Deep Learning Tutorial (翻译) 之 RBM(下)

英文原文请参考http://www.deeplearning.net/tutorial/rbm.html

RBM代码实现

我们构造一个RBM类,其参数(主要是W,hbias,vbias,theano_rng)可以通过构造器初始化或通过形参传递。这样处理有助于将RBM用于深度网络的一个构成块,这样参数W和b可以与相应的MLP的sigmoidal层参数共享。代码如下:

class RBM(object):
    def __init__(self,
                 input=None,
                 n_visible=784,
                 n_hidden=500,
                 W=None,
                 hbias=None,
                 vbias=None,
                 numpy_rng=None,
                 theano_rng=None
                 ):
        self.n_visible = n_visible
        self.n_hidden = n_hidden
        if numpy_rng is None:
            numpy_rng = numpy.random.RandomState(1234)
        if theano_rng is None:
            theano_rng = RandomStreams(numpy_rng.randint(2**30))
        if W is None:
            initial_W = numpy.asarray(
                numpy_rng.uniform(
                    low=-4 * numpy.sqrt(6. / (n_visible + n_hidden)),
                    high=4 * numpy.sqrt(6. /(n_visible + n_hidden)),
                    size=(n_visible, n_hidden)
                ),
                dtype= theano.config.floatX
            )
            W = theano.shared(value=initial_W, name='W',borrow=True)
        if hbias is None:
            hbias = theano.shared(
                value=numpy.zeros(
                    n_hidden,
                    dtype=theano.config.floatX
                ),
                name='hbias',
                borrow=True
            )
        if vbias is None:
            vbias = theano.shared(
                value=numpy.zeros(
                    n_visible,
                    dtype=theano.config.floatX
                ),
                name='vbias',
                borrow=True
            )
        # initialize input layer for standalone RBM or layer0 of DBN
        self.input = input
        if not input:
            self.input = T.matrix('input')

        self.W = W
        self.hbias = hbias
        self.vbias = vbias
        self.theano_rng = theano_rng

        self.params = [self.W, self.hbias, self.vbias]

 下一步定义构造符号图的函数根据公式7和8

代码如下:

def propup(self, vis):
        '''
        这个函数从可见层向隐藏层激活进行传播
        注意到这里也返回了pre_sigmoid_activation。这个符号变量在需要更稳定的计算图时可能用到
        '''
        pre_sigmoid_activation = T.dot(vis, self.W) + self.hbias
        return [pre_sigmoid_activation, T.nnet.sigmoid(pre_sigmoid_activation)]

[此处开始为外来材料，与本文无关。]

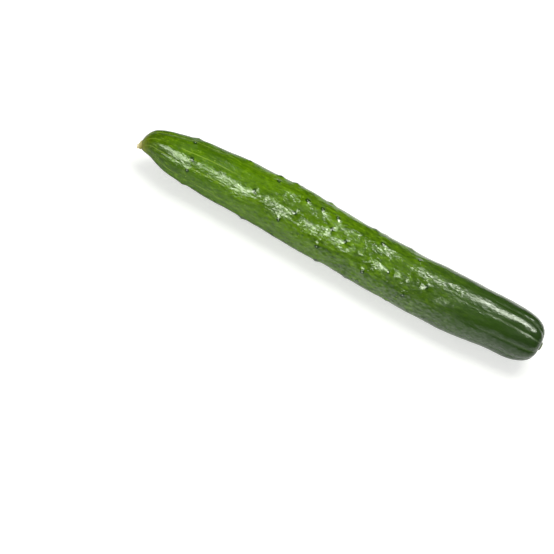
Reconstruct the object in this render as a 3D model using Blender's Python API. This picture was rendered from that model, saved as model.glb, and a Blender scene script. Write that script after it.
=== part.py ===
"""A slender Asian cucumber lying on its side, grown as one piece and built as one solid.

The fruit runs along X, blossom end at -X and cut stem at +X, and rests on a small flat spot at Z = 0.
A turned body gets rings of extra points round each wart. Every point is then moved by the formulas of
the skin: ribs, swells, warts, the bend of the fruit and the flat spot.
"""

import math
import random

import bmesh
import bpy
import numpy as np
from mathutils import Vector
from mathutils.kdtree import KDTree

MM = 0.001

# Overall length with nub and stem stub, and the radius where the fruit is thickest
LENGTH = 205 * MM
MAX_RADIUS = 13.4 * MM

# Each end closes in a dome, which a low power makes blunt, after the body has narrowed by a share
BLOSSOM_DOME = 30 * MM
BLOSSOM_POWER = 0.48
BLOSSOM_NARROWING = 0.2
BLOSSOM_NARROWING_LENGTH = 75 * MM
STEM_DOME = 14 * MM
STEM_POWER = 0.27
STEM_NARROWING = 0.13
STEM_NARROWING_LENGTH = 42 * MM

# The dried nub that the blossom leaves, and the stub where the stem was cut
NUB_RADIUS = 1.15 * MM
NUB_HEIGHT = 1.3 * MM
STUB_RADIUS = 2.2 * MM
STUB_HEIGHT = 0.9 * MM
STUB_DIMPLE = 0.35 * MM
BODY_LENGTH = LENGTH - NUB_HEIGHT - STUB_HEIGHT

# Bend of the centre line: a bow and an S sideways, and a rise at both ends
BOW = 0.2 * MM
SWAY = 2.1 * MM
ARCH = 1.5 * MM

# The nub's end turns to the front and down, and its dome leans that way; the stem end turns a little
HOOK = 3.1 * MM
HOOK_LENGTH = 6 * MM
HOOK_REACH = 1.2
HOOK_TILT = math.radians(38)
LEAN = 0.38
LEAN_LENGTH = 15 * MM
STEM_HOOK = 1.9 * MM
STEM_HOOK_LENGTH = 25 * MM

# Ten faint ribs that turn a little round the fruit, with furrows between them towards the ends
RIB_COUNT = 10
RIB_PHASE = math.radians(36)
RIB_TWIST = math.radians(12)
RIB_DEPTH = 0.06 * MM
FURROW_DEPTH_AT_STEM = 0.3 * MM
FURROW_DEPTH_AT_BLOSSOM = 0.13 * MM
FURROW_REACH = 42 * MM
RIB_FADE_RADIUS = 6 * MM

# Slow swells of the flesh: (depth, waves along the fruit, waves round it, phase)
SWELLS = (
    (0.14 * MM, 3.0, 0, 0.4),
    (0.12 * MM, 5.5, 2, 2.1),
    (0.10 * MM, 8.0, 3, 4.4),
    (0.07 * MM, 12.0, 5, 1.2),
)

# Warts sit in a row on each rib, close together in the middle and rare at the ends
WART_SEED = 4284
WART_RADIUS = 2.8 * MM
WART_HEIGHT = (0.14 * MM, 0.34 * MM)
TIP_RADIUS = 1.0 * MM
TIP_HEIGHT = 0.14 * MM
WART_GAP_STEPS = (3, 9)
WART_RINGS = (1.6 * MM, 0.65 * MM)
END_WART_SHARE = 0.6
END_GAP_FACTOR = 2
BLOSSOM_BARE = 12 * MM
BLOSSOM_SPARSE = 50 * MM
STEM_SPARSE = 75 * MM
STEM_BARE = 52 * MM
REST_BARE_COLUMNS = 2

# Flat spot that the fruit rests on: how deep the round is pressed in
REST_DEPTH = 0.32 * MM

# Fineness of the mesh: columns round the fruit, spacing of rings, and angle steps over each end
COLUMNS = 40
COLUMN_STEP = 2 * math.pi / COLUMNS
RING_SPACING = 2.6 * MM
END_STEP = 0.16
END_STEPS = 5
FIRST_INSET = 0.2 * MM
MERGE_DISTANCE = 0.001 * MM


def closing(from_pole, dome, power, narrowing, narrowing_length):
    """Share of the full radius near one end: a dome to a power, times a slow cosine narrowing."""
    inward = 1 - np.clip(from_pole / dome, 0, 1)
    slow = (1 + np.cos(np.pi * np.clip(from_pole / narrowing_length, 0, 1))) / 2
    return (1 - inward**2) ** power * (1 - narrowing * slow)


def body_radius(along):
    """Radius of the smooth body, by distance from its blossom pole: two blunt ends and an even middle."""
    blossom = closing(along, BLOSSOM_DOME, BLOSSOM_POWER, BLOSSOM_NARROWING, BLOSSOM_NARROWING_LENGTH)
    stem = closing(BODY_LENGTH - along, STEM_DOME, STEM_POWER, STEM_NARROWING, STEM_NARROWING_LENGTH)
    return MAX_RADIUS * blossom * stem


def end_distances(dome):
    """Distances from a pole that step evenly round its dome."""
    return [dome * (1 - math.cos(END_STEP * step)) for step in range(1, END_STEPS + 1)]


def even_rings():
    """First ring of the even middle, the number of steps there and their length."""
    first = end_distances(BLOSSOM_DOME)[-1]
    last = BODY_LENGTH - end_distances(STEM_DOME)[-1]
    steps = round((last - first) / RING_SPACING)
    return first, steps, (last - first) / steps


def profile():
    """Half outline of the turned body as (along, radius), from the nub's tip to the middle of the stem cut."""
    nub = [
        (-NUB_HEIGHT, 0),
        (-NUB_HEIGHT, 0.6 * NUB_RADIUS),
        (-0.75 * NUB_HEIGHT, 0.92 * NUB_RADIUS),
        (-0.25 * NUB_HEIGHT, NUB_RADIUS),
        (0.05 * NUB_HEIGHT, 1.35 * NUB_RADIUS),
    ]
    first, steps, step = even_rings()
    stations = end_distances(BLOSSOM_DOME)
    stations += [first + step * i for i in range(1, steps)]
    stations += [BODY_LENGTH - distance for distance in reversed(end_distances(STEM_DOME))]
    body = [(along, float(body_radius(along))) for along in stations]
    stub = [
        (BODY_LENGTH - STUB_DIMPLE, 1.6 * STUB_RADIUS),
        (BODY_LENGTH - STUB_DIMPLE, 1.15 * STUB_RADIUS),
        (BODY_LENGTH + 0.6 * STUB_HEIGHT, STUB_RADIUS),
        (BODY_LENGTH + STUB_HEIGHT, 0.85 * STUB_RADIUS),
        (BODY_LENGTH + 0.8 * STUB_HEIGHT, 0.5 * STUB_RADIUS),
        (BODY_LENGTH + 0.75 * STUB_HEIGHT, 0),
    ]
    return nub + body + stub


def wart_places():
    """(along, angle, height) of each wart. Angles start at the top and grow to the front."""
    draw = random.Random(WART_SEED)
    first, steps, step = even_rings()
    columns_per_rib = COLUMNS // RIB_COUNT
    phase_columns = round(RIB_PHASE / COLUMN_STEP)
    places = []
    for rib in range(RIB_COUNT):
        ring = draw.randint(*WART_GAP_STEPS)
        while first + ring * step < BODY_LENGTH - STEM_BARE:
            along = first + ring * step
            column = phase_columns + rib * columns_per_rib + draw.choice((-1, 0, 0, 1))
            height = draw.uniform(*WART_HEIGHT)
            at_end = along < BLOSSOM_SPARSE or along > BODY_LENGTH - STEM_SPARSE
            from_bottom = abs(column % COLUMNS - COLUMNS // 2)
            on_rest = from_bottom <= REST_BARE_COLUMNS
            if along > BLOSSOM_BARE and not on_rest:
                places.append((along, column * COLUMN_STEP, height * (END_WART_SHARE if at_end else 1)))
            ring += draw.randint(*WART_GAP_STEPS) * (END_GAP_FACTOR if at_end else 1)
    return places


def on_body(along, angle):
    """Point of the smooth body, before the skin's formulas move it."""
    radius = float(body_radius(along))
    return Vector((along, -radius * math.sin(angle), radius * math.cos(angle)))


def turned_body():
    """The profile spun round the X axis, closed at both poles."""
    bm = bmesh.new()
    outline = [bm.verts.new((along, 0, radius)) for along, radius in profile()]
    edges = [bm.edges.new(pair) for pair in zip(outline, outline[1:])]
    bmesh.ops.spin(
        bm,
        geom=outline + edges,
        cent=(0, 0, 0),
        axis=(1, 0, 0),
        angle=2 * math.pi,
        steps=COLUMNS,
        use_merge=True,
    )
    bmesh.ops.remove_doubles(bm, verts=bm.verts, dist=MERGE_DISTANCE)
    bmesh.ops.recalc_face_normals(bm, faces=bm.faces)
    return bm


def ring_warts(bm, places):
    """Insets the faces round each wart's centre, and sets the new points on circles round it."""
    tree = KDTree(len(bm.verts))
    for vertex in bm.verts:
        tree.insert(vertex.co, vertex.index)
    tree.balance()
    bm.verts.ensure_lookup_table()
    centres = [bm.verts[tree.find(on_body(along, angle))[1]] for along, angle, _ in places]
    for centre, (along, angle, _) in zip(centres, places):
        faces = list(centre.link_faces)
        radius = float(body_radius(along))
        for ring in WART_RINGS:
            bmesh.ops.inset_region(bm, faces=faces, thickness=FIRST_INSET, use_even_offset=True)
            rim = {vertex for face in faces for vertex in face.verts} - {centre}
            for vertex in rim:
                turn = math.atan2(-vertex.co.y, vertex.co.z) - angle
                across = radius * math.remainder(turn, 2 * math.pi)
                heading = math.atan2(across, vertex.co.x - along)
                vertex.co = on_body(
                    along + ring * math.cos(heading), angle + ring * math.sin(heading) / radius
                )


def wart_relief(along, angle, places):
    """Height of the warts: a low mound with a small pointed tip, both of the form (1 - distance^2)^2."""
    relief = np.zeros_like(along)
    for at, turn, height in places:
        across = np.remainder(angle - turn + np.pi, 2 * np.pi) - np.pi
        distance = np.hypot(along - at, across * body_radius(at))
        relief += height * np.clip(1 - (distance / WART_RADIUS) ** 2, 0, 1) ** 2
        relief += TIP_HEIGHT * np.clip(1 - (distance / TIP_RADIUS) ** 2, 0, 1) ** 2
    return relief


def rib_relief(along, angle):
    """Height of the ribs: a cosine round the fruit, and near each end broad crests with narrow furrows."""
    near_blossom = np.clip(1 - along / FURROW_REACH, 0, 1)
    near_stem = np.clip(1 - (BODY_LENGTH - along) / FURROW_REACH, 0, 1)
    furrow_depth = FURROW_DEPTH_AT_BLOSSOM * near_blossom + FURROW_DEPTH_AT_STEM * near_stem
    turn = RIB_COUNT * (angle - RIB_PHASE - RIB_TWIST * along / BODY_LENGTH)
    return RIB_DEPTH * np.cos(turn) + furrow_depth * (2 * np.abs(np.cos(turn / 2)) - 1)


def swell_relief(along, angle):
    """Height of the slow swells: a sum of waves along and round the fruit."""
    share = along / BODY_LENGTH
    return sum(
        depth * np.sin(2 * np.pi * waves * share + around * angle + phase)
        for depth, waves, around, phase in SWELLS
    )


def centre_line(along):
    """Sideways and upward shift of the fruit's middle: a bow, an S, an arch and the turn of each end."""
    share = np.clip(along / BODY_LENGTH, 0, 1)
    hook = HOOK * np.clip(1 - along / HOOK_LENGTH, 0, HOOK_REACH) ** 2
    stem_hook = STEM_HOOK * np.clip(1 - (BODY_LENGTH - along) / STEM_HOOK_LENGTH, 0, 1) ** 2
    sideways = BOW * np.sin(np.pi * share) + SWAY * np.sin(2 * np.pi * share)
    upward = MAX_RADIUS - REST_DEPTH + ARCH * (2 * share - 1) ** 2
    return sideways - hook * math.cos(HOOK_TILT) - stem_hook, upward - hook * math.sin(HOOK_TILT)


def skin_points(points, places):
    """Where the skin's formulas move points of the smooth body."""
    along, y, z = points.T
    angle = np.arctan2(-y, z)
    radius = np.hypot(y, z)
    relief = rib_relief(along, angle) + swell_relief(along, angle) + wart_relief(along, angle, places)
    radius = radius + relief * np.clip(radius / RIB_FADE_RADIUS, 0, 1) ** 2
    sideways, upward = centre_line(along)
    y = -radius * np.sin(angle)
    z = radius * np.cos(angle)
    lean = LEAN * np.clip(1 - along / LEAN_LENGTH, 0, 1)
    x = along - lean * (y * math.cos(HOOK_TILT) + z * math.sin(HOOK_TILT))
    moved = np.column_stack((x, sideways + y, np.maximum(upward + z, 0)))
    middle = (moved.min(axis=0) + moved.max(axis=0)) / 2
    return moved - (middle[0], middle[1], 0)


def skin_material():
    """Deep green waxy skin."""
    material = bpy.data.materials.new("cucumber_skin")
    material.use_nodes = True
    shader = material.node_tree.nodes["Principled BSDF"]
    shader.inputs["Base Color"].default_value = (0.09, 0.2, 0.02, 1)
    shader.inputs["Roughness"].default_value = 0.35
    shader.inputs["Metallic"].default_value = 0
    return material


def build_cucumber():
    """The whole fruit as one object."""
    places = wart_places()
    bm = turned_body()
    ring_warts(bm, places)
    mesh = bpy.data.meshes.new("cucumber")
    bm.to_mesh(mesh)
    bm.free()
    points = np.empty(len(mesh.vertices) * 3, np.float32)
    mesh.vertices.foreach_get("co", points)
    moved = skin_points(points.reshape(-1, 3).astype(float), places)
    mesh.vertices.foreach_set("co", moved.astype(np.float32).ravel())
    mesh.update()
    mesh.shade_smooth()
    mesh.materials.append(skin_material())
    cucumber = bpy.data.objects.new("cucumber", mesh)
    bpy.context.scene.collection.objects.link(cucumber)
    return cucumber


for old in list(bpy.data.objects):
    bpy.data.objects.remove(old)
build_cucumber()
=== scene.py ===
import itertools
import math
import random

import bpy
import numpy as np
from mathutils import Matrix, Vector


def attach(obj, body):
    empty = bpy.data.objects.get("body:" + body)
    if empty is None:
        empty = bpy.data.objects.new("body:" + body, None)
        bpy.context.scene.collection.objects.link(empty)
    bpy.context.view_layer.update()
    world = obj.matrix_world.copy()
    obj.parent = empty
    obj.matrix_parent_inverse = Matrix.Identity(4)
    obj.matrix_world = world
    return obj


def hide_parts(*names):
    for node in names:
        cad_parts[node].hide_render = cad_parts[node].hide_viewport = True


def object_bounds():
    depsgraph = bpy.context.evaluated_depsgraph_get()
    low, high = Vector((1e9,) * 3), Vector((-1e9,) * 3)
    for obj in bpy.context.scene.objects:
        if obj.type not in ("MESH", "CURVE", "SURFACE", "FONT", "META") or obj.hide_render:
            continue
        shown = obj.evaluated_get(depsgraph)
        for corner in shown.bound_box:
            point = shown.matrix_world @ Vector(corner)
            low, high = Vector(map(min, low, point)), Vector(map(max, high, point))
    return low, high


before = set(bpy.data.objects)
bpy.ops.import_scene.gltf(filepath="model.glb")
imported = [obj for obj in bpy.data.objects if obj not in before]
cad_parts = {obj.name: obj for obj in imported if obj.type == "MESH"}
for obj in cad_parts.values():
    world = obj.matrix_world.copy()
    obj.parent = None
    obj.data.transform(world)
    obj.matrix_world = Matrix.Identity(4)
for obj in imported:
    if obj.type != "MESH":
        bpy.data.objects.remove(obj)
cad_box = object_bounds()

# The fruit: one solid body with ribs, slow swells and low warts under a thin waxy skin.
# It is worked out as rings of points along the fruit, moved by the same formulas as the solid that it
# replaces, and then by finer ones for the dimples that break up the shine.

MM = 0.001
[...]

    def propdown(self, hid):
        pre_sigmoid_activation = T.dot(hid, self.W) + self.vbias
        return [pre_sigmoid_activation, T.nnet.sigmoid(pre_sigmoid_activation)]

    def sample_h_given_v(self, v0_sample):
        #这个函数给定可见层预测隐藏层
        #首先根据给定可见层样本计算隐藏层的activation
        pre_sigmoid_h1, h1_mean = self.propup(v0_sample)
        #获得隐藏层样本通过上面的activation
        h1_sample = self.theano_rng.binomial(size=h1_mean.shape,
                                             n=1, p=h1_mean,
                                             dtype=theano.config.floatX)
        return [pre_sigmoid_h1, h1_mean, h1_sample]

    def sample_v_given_h(self, h0_sample):
        pre_sigmoid_v1, v1_mean = self.propdown(h0_sample)
        v1_sample = self.theano_rng.binomial(size=v1_mean.shape,
                                             n=1,p=v1_mean,
                                             dtype=theano.config.floatX)
        return [pre_sigmoid_v1, v1_mean, v1_sample]

我们可以使用这些函数为Gibbs采用步骤定义符号图。定义两个函数:

  • gibbs_vhv执行一步Gibbs采样,从可见层开始,我们将看到,这步对从RBM采用很有用
  • gibbs_hvh执行一步Gibbs采样,从隐藏层开始,对执行CD和PCD更新有用

代码如下:

def gibbs_hvh(self, h0_sample):
        pre_sigmoid_v1, v1_mean, v1_sample = self.sample_v_given_h(h0_sample)
        pre_sigmoid_h1, h1_mean, h1_sample = self.sample_h_given_v(v1_sample)
        return [pre_sigmoid_v1, v1_mean, v1_sample,
                pre_sigmoid_h1,h1_mean, h1_sample]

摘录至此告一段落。